Travellers also have to download the government's LeaveHomeSafe mobile app and scan the QR codes displayed at premises during their stay.
Ong said Singapore had not imposed any criteria for arriving travellers to be fully vaccinated. He said the original plan last year was for all travellers to be eligible for quarantine-free travel with a partner city or region that was "safe, where the control measures are good, and then you can travel ... with tests but no need for vaccination".
Hong Kong met this criteria, Ong said, adding that the city's requirement for all departing residents to be fully vaccinated was probably because "they wanted an extra incentive for people to get vaccinated."
The launch of the highly anticipated scheme comes after the travel-corridor plan was put on ice on in the autumn amid a surge in Hong Kong cases. But the rate of infections has dropped dramatically of late, with 7.6 cases confirmed per day on average over the past week, although concerns remain over imported infections carrying the more virulent N501Y variant.
Singapore has in recent months seen between zero and two local cases daily, but last week reported that 17 migrant workers who had recovered from a previous bout of Covid-19 had tested positive.
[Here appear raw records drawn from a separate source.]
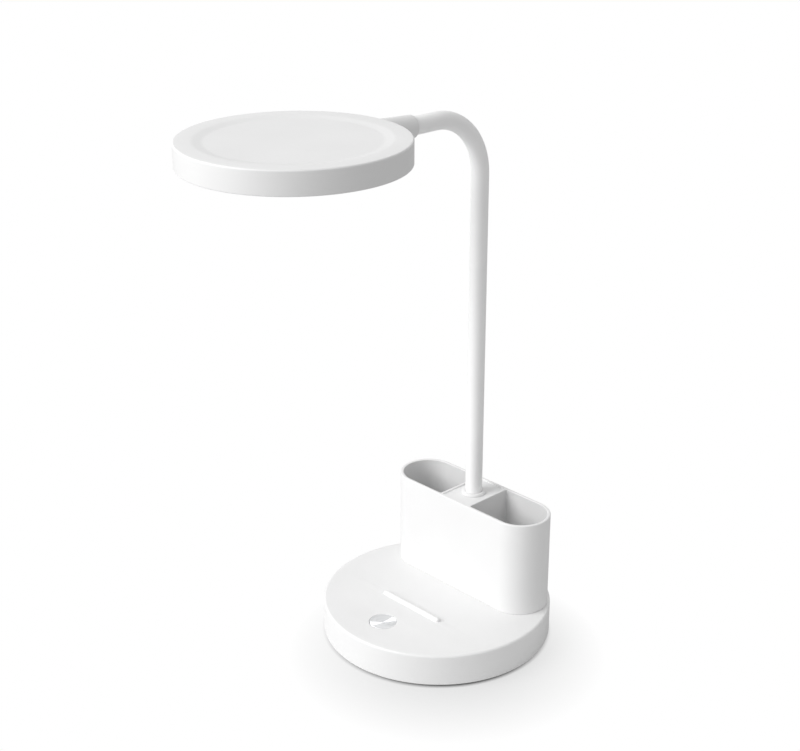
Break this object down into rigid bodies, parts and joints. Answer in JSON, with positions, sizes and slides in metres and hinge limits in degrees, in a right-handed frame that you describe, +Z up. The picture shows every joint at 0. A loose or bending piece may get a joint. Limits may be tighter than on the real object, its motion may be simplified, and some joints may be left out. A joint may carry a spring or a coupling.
{
  "type": "desk lamp with pen pot",
  "caption": "Desk lamp: flat round light head on a bendable gooseneck that rises from a pen pot with two open compartments, on a round weighted base with a touch key and a phone ledge.",
  "frame": {"origin": "centre of the round foot pad, on the surface that the lamp stands on", "axes": "+Z up; +X along the pen pot; the head reaches out towards -Y, which is the front"},
  "size_m": [0.14, 0.2362, 0.3279],
  "materials": {
    "housing": "fine satin moulding",
    "silicone": "smooth matte silicone",
    "foot_rubber": "matte",
    "ballast_steel": "stamped, zinc plated",
    "screw_steel": "zinc plated",
    "key_metal": "spun, fine circular brushing",
    "foam": "conductive foam",
    "board_laminate": "solder mask over glass laminate",
    "plug_shell": "pressed, bright",
    "cell_foil": "satin pouch foil",
    "lead_jacket": "satin vinyl",
    "ferrule_brass": "turned",
    "neck_steel": "rolled",
    "led_aluminium": "white solder mask over aluminium",
    "led_resin": "phosphor resin",
    "reflector_white": "gloss white moulding",
    "opal": "frosted opal sheet"
  },
  "bodies": {
    "base": {"base_shell": "housing", "bottom_cover": "housing", "antislip_pad": "foot_rubber", "ballast_plate": "ballast_steel", "base_screws": "screw_steel", "touch_key": "key_metal", "touch_contact": "foam", "touch_board": "board_laminate", "charge_board": "board_laminate", "board_screws": "screw_steel", "usb_inlet": "plug_shell", "battery_pack": "cell_foil", "battery_lead": "lead_jacket", "touch_lead": "lead_jacket", "lamp_lead": "lead_jacket", "pen_pot": "housing", "neck_collar": "silicone", "neck_ferrule": "ferrule_brass", "neck_nut": "ferrule_brass", "neck_link_0": "neck_steel", "neck_sleeve_0": "silicone", "neck_wire_0": "lead_jacket"},
    "neck_1": {"neck_link_1": "neck_steel", "neck_sleeve_1": "silicone", "neck_wire_1": "lead_jacket"},
    "neck_2": {"neck_link_2": "neck_steel", "neck_sleeve_2": "silicone", "neck_wire_2": "lead_jacket"},
    "neck_3": {"neck_link_3": "neck_steel", "neck_sleeve_3": "silicone", "neck_wire_3": "lead_jacket"},
    "neck_4": {"neck_link_4": "neck_steel", "neck_sleeve_4": "silicone", "neck_wire_4": "lead_jacket"},
    "neck_5": {"neck_link_5": "neck_steel", "neck_sleeve_5": "silicone", "neck_wire_5": "lead_jacket"},
    "neck_6": {"neck_link_6": "neck_steel", "neck_sleeve_6": "silicone", "neck_wire_6": "lead_jacket"},
    "neck_7": {"neck_link_7": "neck_steel", "neck_sleeve_7": "silicone", "neck_wire_7": "lead_jacket"},
    "neck_8": {"neck_link_8": "neck_steel", "neck_sleeve_8": "silicone", "neck_wire_8": "lead_jacket"},
    "head": {"head_shell": "housing", "led_board": "led_aluminium", "led_chips": "led_resin", "led_screws": "screw_steel", "reflector": "reflector_white", "diffuser": "opal", "diffuser_ring": "housing", "head_ferrule": "ferrule_brass", "head_clip": "screw_steel", "head_lead": "lead_jacket", "neck_link_9": "neck_steel", "neck_sleeve_9": "silicone", "neck_wire_9": "lead_jacket"}
  },
  "joints": [
    {"name": "lean_1", "type": "hinge", "parent": "base", "child": "neck_1", "pos_m": [0, 0.0315, 0.096], "axis": [1, 0, 0], "range_deg": [-12, 12], "deforming": ["neck_sleeve_0", "neck_sleeve_1"]},
    {"name": "sway_1", "type": "hinge", "parent": "neck_1", "child": "neck_2", "pos_m": [0, 0.0315, 0.13348], "axis": [0, 1, 0], "range_deg": [-12, 12], "deforming": ["neck_sleeve_1", "neck_sleeve_2"]},
    {"name": "lean_2", "type": "hinge", "parent": "neck_2", "child": "neck_3", "pos_m": [0, 0.0315, 0.17096], "axis": [1, 0, 0], "range_deg": [-12, 12], "deforming": ["neck_sleeve_2", "neck_sleeve_3"]},
    {"name": "sway_2", "type": "hinge", "parent": "neck_3", "child": "neck_4", "pos_m": [0, 0.0315, 0.20844], "axis": [0, 1, 0], "range_deg": [-12, 12], "deforming": ["neck_sleeve_3", "neck_sleeve_4"]},
    {"name": "lean_3", "type": "hinge", "parent": "neck_4", "child": "neck_5", "pos_m": [0, 0.0315, 0.24592], "axis": [1, 0, 0], "range_deg": [-12, 12], "deforming": ["neck_sleeve_4", "neck_sleeve_5"]},
    {"name": "nod_1", "type": "hinge", "parent": "neck_5", "child": "neck_6", "pos_m": [0, 0.0315, 0.2834], "axis": [1, 0, 0], "range_deg": [-20, 15], "deforming": ["neck_sleeve_5", "neck_sleeve_6"]},
    {"name": "nod_2", "type": "hinge", "parent": "neck_6", "child": "neck_7", "pos_m": [0, 0.0266, 0.3017], "axis": [1, 0, 0], "range_deg": [-20, 15], "deforming": ["neck_sleeve_6", "neck_sleeve_7"]},
    {"name": "nod_3", "type": "hinge", "parent": "neck_7", "child": "neck_8", "pos_m": [0, 0.0132, 0.3151], "axis": [1, 0, 0], "range_deg": [-20, 15], "deforming": ["neck_sleeve_7", "neck_sleeve_8"]},
    {"name": "nod_4", "type": "hinge", "parent": "neck_8", "child": "head", "pos_m": [0, -0.0051, 0.32], "axis": [1, 0, 0], "range_deg": [-20, 15], "deforming": ["neck_sleeve_8", "neck_sleeve_9"]}
  ],
  "couplings": [
    {"joint": "lean_2", "follows": "lean_1", "ratio": 1},
    {"joint": "lean_3", "follows": "lean_1", "ratio": 1},
    {"joint": "sway_2", "follows": "sway_1", "ratio": 1},
    {"joint": "nod_2", "follows": "nod_1", "ratio": 1},
    {"joint": "nod_3", "follows": "nod_1", "ratio": 1},
    {"joint": "nod_4", "follows": "nod_1", "ratio": 1}
  ]
}
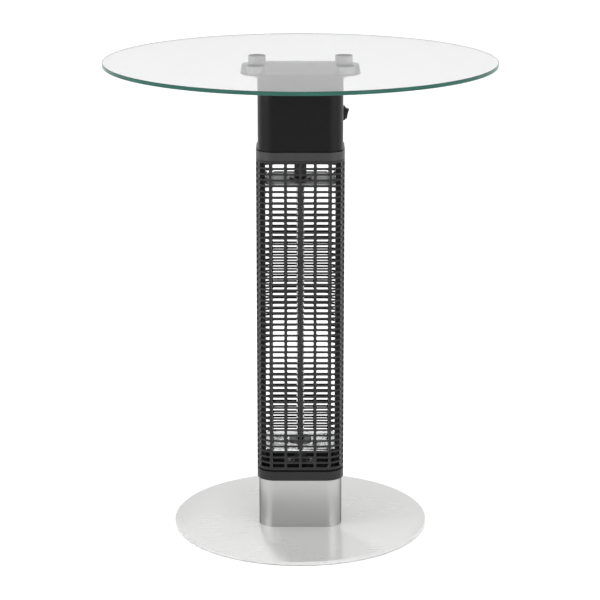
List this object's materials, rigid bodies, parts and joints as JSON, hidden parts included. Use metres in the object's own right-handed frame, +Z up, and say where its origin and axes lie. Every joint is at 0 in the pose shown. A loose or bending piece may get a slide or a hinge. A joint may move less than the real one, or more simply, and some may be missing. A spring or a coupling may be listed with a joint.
{
  "type": "patio heater",
  "caption": "Free-standing outdoor heater with a round glass table top, an upright carbon lamp inside a slotted guard, a black head with a rocker switch and a round steel base.",
  "frame": {"origin": "on the ground, under the middle of the base plate", "axes": "+Z up, +Y to the rear, +X to the side that carries the switch"},
  "size_m": [0.5999, 0.6, 0.741],
  "materials": {
    "rubber": "matt black foot pads",
    "brushed_steel": "brushed stainless steel",
    "zinc_plate": "zinc-plated steel plate",
    "stainless_screw": "bright stainless screws",
    "black_screw": "blackened steel screws",
    "gland_nylon": "black nylon",
    "terminal_nylon": "natural nylon",
    "tip_switch_plastic": "dark moulded plastic",
    "black_coat": "satin black powder coat",
    "polished_aluminium": "polished sheet",
    "dark_steel": "dark heat-resistant coat",
    "ceramic": "unglazed steatite",
    "quartz": "clear quartz",
    "carbon": "woven carbon ribbon",
    "cutout_steel": "plain drawn cap",
    "head_coat": "satin black powder coat",
    "switch_plastic": "black moulded plastic",
    "tin_blade": "tinned blades",
    "brown_wire": "silicone insulation",
    "white_wire": "glass-silk insulation",
    "blue_wire": "silicone insulation",
    "puck_metal": "satin turned metal",
    "table_glass": "clear toughened glass with a green edge"
  },
  "bodies": {
    "heater": {"foot_pads": "rubber", "base_plate": "brushed_steel", "base_screws": "stainless_screw", "column_flange": "zinc_plate", "lower_column": "brushed_steel", "column_shelf": "zinc_plate", "cable_gland": "gland_nylon", "gland_cap_nut": "gland_nylon", "gland_lock_nut": "gland_nylon", "terminal_block": "terminal_nylon", "tip_over_switch": "tip_switch_plastic", "bay_screws": "stainless_screw", "lower_ring": "black_coat", "ring_screws": "black_screw", "guard_front": "black_coat", "guard_rear": "black_coat", "upper_ring": "black_coat", "side_post_left": "black_coat", "side_post_right": "black_coat", "post_screws": "stainless_screw", "lower_reflector": "polished_aluminium", "upper_reflector": "polished_aluminium", "reflector_screws": "stainless_screw", "lamp_collars": "dark_steel", "lamp_holder_lower": "dark_steel", "lamp_holder_upper": "dark_steel", "holder_screws": "stainless_screw", "lamp_cap_lower": "ceramic", "lamp_cap_upper": "ceramic", "quartz_tube": "quartz", "carbon_filament": "carbon", "head_chassis": "zinc_plate", "chassis_screws": "stainless_screw", "thermal_cutout": "cutout_steel", "cutout_screws": "stainless_screw", "head_casing": "head_coat", "switch_housing": "switch_plastic", "switch_terminals": "tin_blade", "lead_live": "brown_wire", "lead_switched": "brown_wire", "lead_lamp": "white_wire", "lead_neutral": "blue_wire", "top_bracket": "black_coat", "bracket_screws": "black_screw", "glass_pucks": "puck_metal", "puck_screws": "stainless_screw", "glass_top": "table_glass"},
    "rocker": {"switch_rocker": "switch_plastic"}
  },
  "joints": [
    {"name": "switch_press", "type": "hinge", "parent": "heater", "child": "rocker", "pos_m": [0.0665, 0, 0.66], "axis": [0, 1, 0], "range_deg": [-26, 0]}
  ]
}
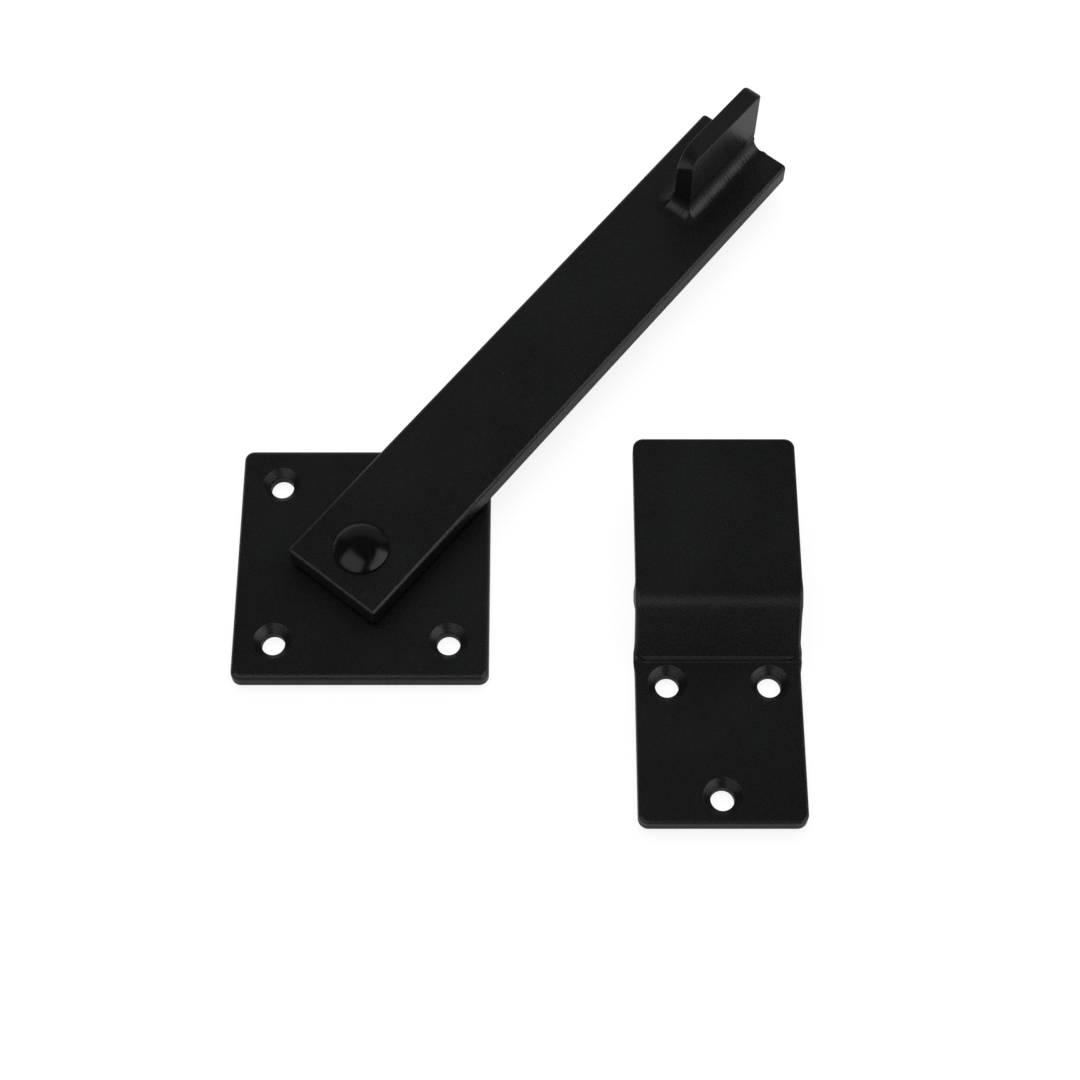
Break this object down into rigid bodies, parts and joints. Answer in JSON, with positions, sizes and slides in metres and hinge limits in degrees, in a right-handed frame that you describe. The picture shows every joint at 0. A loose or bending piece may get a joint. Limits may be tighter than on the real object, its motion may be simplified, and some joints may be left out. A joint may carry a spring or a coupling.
{
  "type": "flip bar latch",
  "caption": "Flip latch: a flat steel bar with an upright thumb tab, riveted to a square screw plate, and a joggled strap keeper that it drops into.",
  "frame": {"origin": "on the pivot axis, at the back face of the mounting plate", "axes": "+Z along the pivot axis, out of the door; +X from the plate towards the keeper; +Y up the door"},
  "size_m": [0.1284, 0.1808, 0.0305],
  "materials": {
    "plate_powder_coat": "satin black powder coat on steel",
    "bar_powder_coat": "satin black powder coat on steel",
    "weld_powder_coat": "satin black powder coat over a weld bead",
    "keeper_powder_coat": "satin black powder coat on steel",
    "rivet_gloss_black": "gloss black enamel on steel",
    "washer_zinc": "zinc plated"
  },
  "bodies": {
    "mounting": {"mounting_plate": "plate_powder_coat", "pivot_rivet": "rivet_gloss_black", "pivot_washer": "washer_zinc", "keeper": "keeper_powder_coat"},
    "bar": {"latch_bar": "bar_powder_coat", "thumb_lug": "bar_powder_coat", "lug_weld": "weld_powder_coat"}
  },
  "joints": [
    {"name": "bar_pivot", "type": "hinge", "parent": "mounting", "child": "bar", "pos_m": [0, 0, 0], "axis": [0, 0, 1], "range_deg": [-51, 219]}
  ]
}
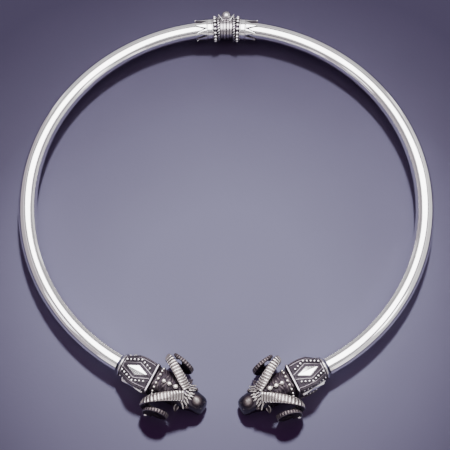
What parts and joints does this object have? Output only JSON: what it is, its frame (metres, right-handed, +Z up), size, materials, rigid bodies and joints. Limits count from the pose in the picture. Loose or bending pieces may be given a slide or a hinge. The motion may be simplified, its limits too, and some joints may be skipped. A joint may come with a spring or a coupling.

The infections were linked to a 35-year-old Bangladeshi man, who lived in a dormitory and tested positive last Monday despite being fully vaccinated.
The city state is now investigating if the 17 were reinfections or viral fragments, and has also banned non-residents from India amid an upsurge in coronavirus cases from that country.
In Hong Kong, social-distancing curbs have been eased and people can go to the gym and dine at a maximum of four people per table at restaurants, while the city has confirmed between one and 30 infections over the past seven-day period, most of which were imported. Through Sunday, the total infection tally stood at 11,736, with 209 related deaths.
To date, about 11% of Hong Kong's 7.5 million residents have received one vaccine shot, while 5.7% have got two doses since the city launched its inoculation drive in late February.
Singapore, with a population of 5.7 million, has one of the fastest vaccination rates in Asia-Pacific, having administered 2.2 million doses. The city state has logged 60,966 infections with 30 deaths. Both governments have used the Pfizer-BioNTech vaccine in their inoculation drive. Hong Kong has also employed Sinovac while Singapore has rolled out Moderna.
The travel bubble will bring a much-needed boost to both city's battered tourism industries.
All but three of Hong Kong's entry points have been closed for more than a year, and arrivals to the city plunged 94% in 2020. Visitor arrivals to Singapore plummeted 85.7% last year.
Opening travel between the two hubs will also cast a lifeline to Cathay Pacific Airways and Singapore Airlines.
Both have been hammered by the near-total freeze on global travel due to their lack of domestic markets to rely on.
Meanwhile, Hong Kong will also expand the Return2HK scheme, allowing residents to come back from anywhere in mainland China from this Thursday. The programme originally applied only to those coming from Guangdong province and Macau.
Those taking part will have to book online prior to their return. Adults can book a slot for three other family members, including children aged under 18 and the elderly, at the same time. The booking system will open on Tuesday, allowing residents to schedule slots from April 29 to May 16.
Returnees need to undergo coronavirus screening any mainland-authorised institution within a three-day window before returning, and show their negative test results in paper format when they cross the border.
There is no exemption yet planned for those crossing from Hong Kong to the mainland.